I graduated Iowa State on May 8th and 27 of my family members attended. Now, that’s what I call the best family ever! Not that I’m bragging or anything. 😉 Then on June 6th I started at NYU.

The NYU six-week program opened my eyes to an entirely new world. It inspired me, it pushed me, and it introduced me to important people, important media, and important parts of myself. Children’s book publishing pinpointed my heart and struck… hard and deep. I knew it was my calling. And after so long of testing every aspect of the journalism world, I found my place in the middle of a Barnes and Noble children’s section. With my running record of caring and playing with children, and acting like a child myself, I felt confident I knew the market. I can’t count how many times I’ve said, “Why didn’t I think of this before?” It’s just a perfect fit.

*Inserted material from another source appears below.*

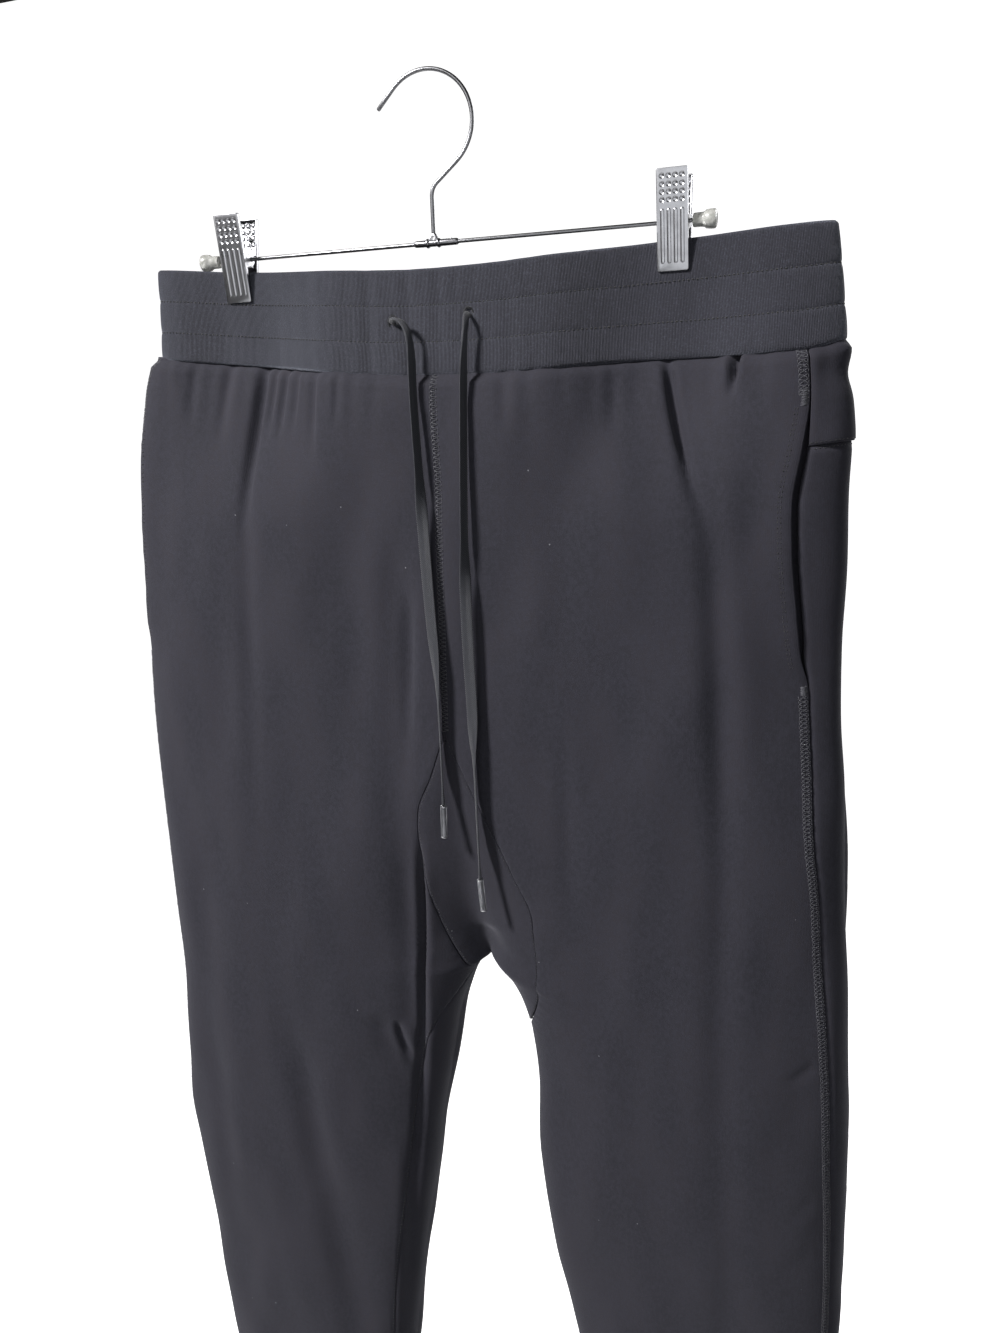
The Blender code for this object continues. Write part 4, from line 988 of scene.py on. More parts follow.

After New York, I came back home to Iowa and started applying for jobs everywhere and anywhere with the thought, “I’ll move anywhere.” Well as I was moving out to Cincinnati to build a life in a bigger city that wasn’t made up of 10,000 people (cough cough Carroll, Iowa), my phone rang… well, more like sang… and on the other end was Sterling Publishing in New York. After about five minutes, I had a phone interview for a paid internship in the children’s educational book imprint Flash Kids. Two weeks later, I was accepting it and looking on CraigsList and Rent.com frantic and clueless for housing. This is how I explain the finding-housing-experience: AHHHHHHHHHHHHHHHHH!!!!! CRY CRY CRY… SCREAM… CALL MOM… SLEEP ON FRIEND’S COUCH… BREAK DOWN… DEAD END. Two weeks later, I got a phone call from my current roommate Lindsay and I move to Astoria October 1. Let’s all take a sigh of relief. (Pause for sigh…)

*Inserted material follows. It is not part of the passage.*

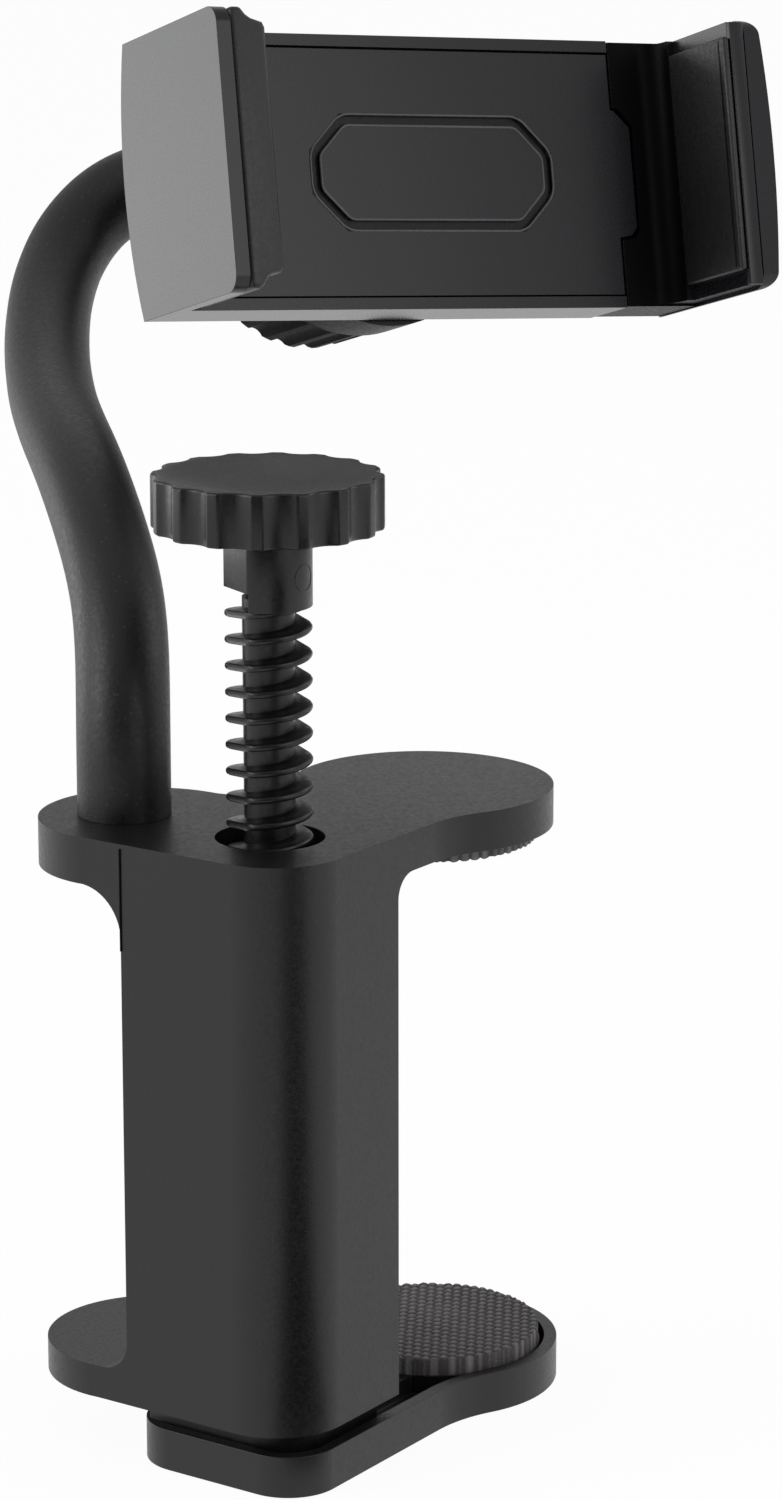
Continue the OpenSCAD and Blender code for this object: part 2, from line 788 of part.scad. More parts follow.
// Flat jaw wall with rounded tips
module jaw_wall(t, h) {
  cube([t, holder_h, h - tip_r]);
  translate([0, tip_r, 0])
    cube([t, holder_h - 2 * tip_r, h]);
  for (y = [tip_r, holder_h - tip_r])
    translate([0, y, h - tip_r])
      rotate([0, 90, 0])
        cylinder(r = tip_r, h = t);
}

// Eight-sided outline
module field_shape(inset, h) {
  a = field_l / 2 - inset;
  b = field_h / 2 - inset;
  c = 6.2 - inset * 0.59;
  translate([field_x, holder_h / 2, 0])
    linear_extrude(h)
      polygon([[-a, -b + c], [-a + c, -b], [a - c, -b], [a, -b + c],
        [a, b - c], [a - c, b], [-a + c, b], [-a, b - c]]);
}

module holder_front() {
  color([0.14, 0.14, 0.15])
    in_holder()
      difference() {
        union() {
          translate([fixed_wall + 0.4, 2.3, body_d - 2.6])
            cube([body_l - fixed_wall - 0.4, holder_h - 4.6, 2.3]);
          // Tongue that reaches into the slide's notch
          translate([body_l - 1, 0, body_d - 2.6])
            linear_extrude(2.3)
              polygon([[0, 12], [3.4, 12.6], [4.6, 14], [4.6, holder_h - 15], [1.6, holder_h - 12],
                [0, holder_h - 12]]);
          for (p = case_screw_at)
            translate([p[0], p[1], 3.2])
              cylinder(r = 2.6, h = body_d - 5.2);
        }
        difference() {
          translate([0, 0, body_d - 0.3 - groove_d])
            field_shape(0, 4);
          translate([0, 0, body_d - 4])
            field_shape(groove_w, 8);
        }
        for (p = case_screw_at)
          translate([p[0], p[1], 0])
            cylinder(r = 1.3, h = body_d - 2);
      }
}

module case_screws() {
  color([0.6, 0.6, 0.6])
    in_holder()
      for (p = case_screw_at)
        translate([p[0], p[1], -2.7])
          difference() {
            union() {
              cylinder(r = 2.6, h = 1.4);
              cylinder(r = 1.25, h = 10);
            }
            for (a = [0, 90])
              rotate([0, 0, a])
                translate([-1.5, -0.3, -1])
                  cube([3, 0.6, 1.9]);
          }
}

module fixed_jaw_pad() {
  color([0.08, 0.08, 0.08])
    in_holder()
      translate([fixed_wall + 0.1, 2.4, body_d - 0.2]) {
        difference() {
          union() {
            cube([fixed_pad_t - 1, holder_h - 4.6, jaw_d - body_d - 1.4]);
            translate([0, 1.8, 0])
              cube([fixed_pad_t - 1, holder_h - 8.2, jaw_d - body_d + 0.2]);
            translate([0, 0.8, 0])
              cube([fixed_pad_t, holder_h - 6.2, 1.5]);
            // Rounded lip along the tip
            translate([fixed_pad_t - 1.6, 0.8, jaw_d - body_d - 1.6])
              rotate([-90, 0, 0])
                cylinder(r = 1.6, h = holder_h - 6.2);
          }
          translate([-1, 6, -1])
            cube([fixed_pad_t - 1.6, holder_h - 16.6, jaw_d - body_d - 5]);
        }
      }
}

// Sliding jaw: base, inner frame and two rails
module slide_jaw() {
  color([0.14, 0.14, 0.15])
    in_holder()
      difference() {
        union() {
          translate([body_l + 0.3, 0, 0])
            body_profile(0.2, slide_face + slide_frame_t - body_l - 0.3, body_d - 0.1);
          translate([slide_face + slide_pad_t, 0, 0])
            translate([0, 0.6, body_d - 1])
              cube([slide_frame_t - slide_pad_t, holder_h - 1.2, jaw_d - body_d]);
          for (y = rail_y)
            translate([rail_start, y, rail_n])
              cube([body_l + 2 - rail_start, rail_w, rail_t]);
          translate([rail_start, rail_y[0] + 1, rail_n])
            cube([5, rail_y[1] - rail_y[0] + 6, rail_t]);
          // Hollow corner between the base and the wall
          difference() {
            translate([slide_face - jaw_fillet, 0.6, body_d - 1])
              cube([jaw_fillet + slide_pad_t + 0.5, holder_h - 1.2, jaw_fillet + 0.9]);
            translate([slide_face - jaw_fillet, 0, body_d - 0.1 + jaw_fillet])
              rotate([-90, 0, 0])
                cylinder(r = jaw_fillet, h = holder_h, $fn = 96);
          }
        }
        // Notch for the front cover's tongue
        translate([body_l, 0, body_d - 3])
          linear_extrude(6)
            polygon([[-1, 11.6], [3.1, 12], [4, 13.6], [4, holder_h - 14.6], [1.1, holder_h - 11.6],
              [-1, holder_h - 11.6]]);
        for (y = cover_screw_y)
          translate([slide_face - 3, y, cover_screw_n])
            rotate([0, 90, 0])
              cylinder(r = cover_screw_r + 0.08, h = 12);
      }
}

module slide_jaw_pad() {
  color([0.08, 0.08, 0.08])
    in_holder()
      translate([slide_face, 3.2, body_d + jaw_fillet]) {
        cube([slide_pad_t - 0.05, holder_h - 6.4, jaw_d - body_d - jaw_fillet - 1.1]);
        translate([0.7, 0, jaw_d - body_d - jaw_fillet - 1.6])
          rotate([-90, 0, 0])
            cylinder(r = 0.68, h = holder_h - 6.4, $fn = 24);
      }
}

// Bulged outer face of the cover, with rounded edges, drawn along the jaw's depth
module cover_bulge() {
  r = cover_edge_r;
  u = slide_cover_t - pow(holder_h / 2 - r, 2) / (2 * cover_bulge_r) - r;
  intersection() {
    translate([slide_cover_t - cover_bulge_r, holder_h / 2, -body_crown - 3])
      cylinder(r = cover_bulge_r, h = jaw_d + body_crown + 6, $fn = 180);
    union() {
      translate([-1, -1, -body_crown - 2])
        cube([u + 1, holder_h + 2, jaw_d + body_crown + 4]);
      translate([-1, r, -body_crown - 2])
        cube([slide_cover_t + 2, holder_h - 2 * r, jaw_d + body_crown + 4]);
      for (y = [r, holder_h - r])
        translate([u, y, -body_crown - 2])
          cylinder(r = r, h = jaw_d + body_crown + 4, $fn = 64);
    }
  }
}

module slide_jaw_cover() {
  color([0.14, 0.14, 0.15])
    in_holder()
      translate([slide_face + slide_frame_t + 0.1, 0, 0])
        difference() {
          intersection() {
            union() {
              body_profile(0, slide_cover_t, body_d);
              translate([0, 0, body_d - 1])
                jaw_wall(slide_cover_t, jaw_d - body_d + 1);
            }
            cover_bulge();
          }
          for (y = cover_screw_y)
            translate([-1, y, cover_screw_n])
              rotate([0, 90, 0])
                cylinder(r = cover_screw_r + 0.03, h = slide_cover_t - 1.2);
        }
}

// Two screws join the sliding jaw's frame and its cover, below the pad
module cover_screws() {
  color([0.6, 0.6, 0.6])
    in_holder()
      for (y = cover_screw_y)
        translate([slide_face + slide_pad_t + 0.02, y, cover_screw_n])
          rotate([0, 90, 0])
            cylinder(r = cover_screw_r, h = slide_frame_t - slide_pad_t + slide_cover_t - 2.5);
}

// Plate inside the body that keeps the rails in place
module guide_plate() {
  color([0.2, 0.2, 0.2])
    in_holder()
      difference() {
        translate([guide_x, 3.7, rail_n + rail_t + gap])
          cube([guide_l, holder_h - 7.4, 2]);
        for (p = case_screw_at)
          translate([p[0], p[1], 0])
            cylinder(r = 3, h = 12);
      }
}

// Pull spring between the body and the slide
module jaw_spring() {
  color([0.75, 0.75, 0.75])
    in_holder()
      translate([post_x + 1.8, holder_h / 2, rail_n + rail_t / 2])
        rotate([0, 90, 0])
          spring_coil(rail_t / 2, rail_t * 0.11, 12, rail_start - post_x - 2.2, 12, 5);
}

// Coil along +Z
module spring_coil(r, wire, turns, len, seg, sides) {
  n = turns * seg;
  pts = [for (i = [0 : n]) for (k = [0 : sides - 1])
    let (a = 360 * i / seg, c = 360 * k / sides)
      [(r + wire * cos(c)) * cos(a), (r + wire * cos(c)) * sin(a), len * i / n + wire * sin(c)]];
  faces = concat(
    [[for (k = [0 : sides - 1]) k]],
    [for (i = [0 : n - 1]) for (k = [0 : sides - 1])
      [sides * i + k, sides * (i + 1) + k, sides * i + (k + 1) % sides]],
    [for (i = [0 : n - 1]) for (k = [0 : sides - 1])
      [sides * (i + 1) + k, sides * (i + 1) + (k + 1) % sides, sides * i + (k + 1) % sides]],
    [[for (k = [0 : sides - 1]) sides * n + sides - 1 - k]]);
  polyhedron(points = pts, faces = faces, convexity = 12);
}

clamp_body();
upper_pad();
thread_nut();
nut_screws();
clamp_screw();
lower_jaw();
lower_pad();
retainer_washer();
retainer_screw();
neck_base_ferrule();
neck_base_washer();
neck_base_screw();
neck_core();
neck_sleeve();
neck_top_ferrule();
ball_stud();
seat_ring();
ball_nut();
holder_back();
holder_front();
case_screws();
fixed_jaw_pad();
slide_jaw();
slide_jaw_pad();
slide_jaw_cover();
cover_screws();
guide_plate();
jaw_spring();
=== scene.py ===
import bpy, bmesh, json, math
from mathutils import Matrix, Vector, noise

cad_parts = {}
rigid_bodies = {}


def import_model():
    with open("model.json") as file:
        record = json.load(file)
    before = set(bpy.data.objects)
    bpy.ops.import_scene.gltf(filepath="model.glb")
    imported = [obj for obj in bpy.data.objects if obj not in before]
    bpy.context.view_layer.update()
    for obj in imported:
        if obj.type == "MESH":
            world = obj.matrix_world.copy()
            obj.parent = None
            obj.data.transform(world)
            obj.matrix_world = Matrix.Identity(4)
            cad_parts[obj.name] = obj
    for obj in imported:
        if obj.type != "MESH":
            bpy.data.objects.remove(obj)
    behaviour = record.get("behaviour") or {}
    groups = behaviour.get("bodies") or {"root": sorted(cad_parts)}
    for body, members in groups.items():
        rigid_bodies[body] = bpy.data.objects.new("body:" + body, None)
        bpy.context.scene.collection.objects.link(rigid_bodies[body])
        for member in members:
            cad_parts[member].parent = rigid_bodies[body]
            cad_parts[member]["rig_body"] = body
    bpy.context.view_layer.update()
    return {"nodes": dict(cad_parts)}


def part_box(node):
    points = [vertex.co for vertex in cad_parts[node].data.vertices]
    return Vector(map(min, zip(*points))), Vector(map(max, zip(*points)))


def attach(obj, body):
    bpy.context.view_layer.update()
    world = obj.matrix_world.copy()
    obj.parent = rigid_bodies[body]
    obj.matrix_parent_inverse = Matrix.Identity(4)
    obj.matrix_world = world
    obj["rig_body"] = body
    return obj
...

October 2010 was the most emotional, unstable, erratic month of my entire 23 years of life. I transitioned from holding my mother’s hand to buttoning my big girl pants. Mix that with eight million strangers, a new company, no money, barely any friends, no family east of Ohio and you find yourself in a black hole of doubt, fear, anxiety, and skyping your mom for two hours each night. Once Halloween hit, I was finally standing on solid ground with a routine and a packed November of family, plane trips home, and increasingly amazing projects at work.

And so… right now, at the end of 2010, I find myself with an extended internship with high hopes of a full-time job come May with Sterling Publishing’s Flash Kids imprint. I find myself growing more comfortable with a future in New York City; I find myself falling more in love with Flash Kids, Sterling, Barnes and Noble, Astoria, my growing mass of friends, and slowly but surely accepting that for the next few years I will not have any extra spending money. I still find myself with new questions, the occasional doubt, and daily calls to Mom, BUT… and this is a big but (kind of like my amazing friend Alexis’ butt ;0) ) … BUT the questions, doubts, teary calls, anxiety, and all the other craziness of transition are decreasing… they are slipping away, overtaken by the confidence I wear everyday as I board the “Manhattan-bound Q train” to work.

And if I can say at the end of two-thousand-ten that I am “somewhat” employed, loving what I do, living in one of the biggest cities in the world, fulfilling my dream all after graduating seven months ago? I call that pretty damn good. I’m blessed. Thank you all for supporting me, holding my hand, and always believing that I can conquer the world… one misspelled word at a time.

Look out for my 2011 New Year’s resolutions… God only knows what He’s got cooked up for me.   Two-thousand-ten, it’s been real.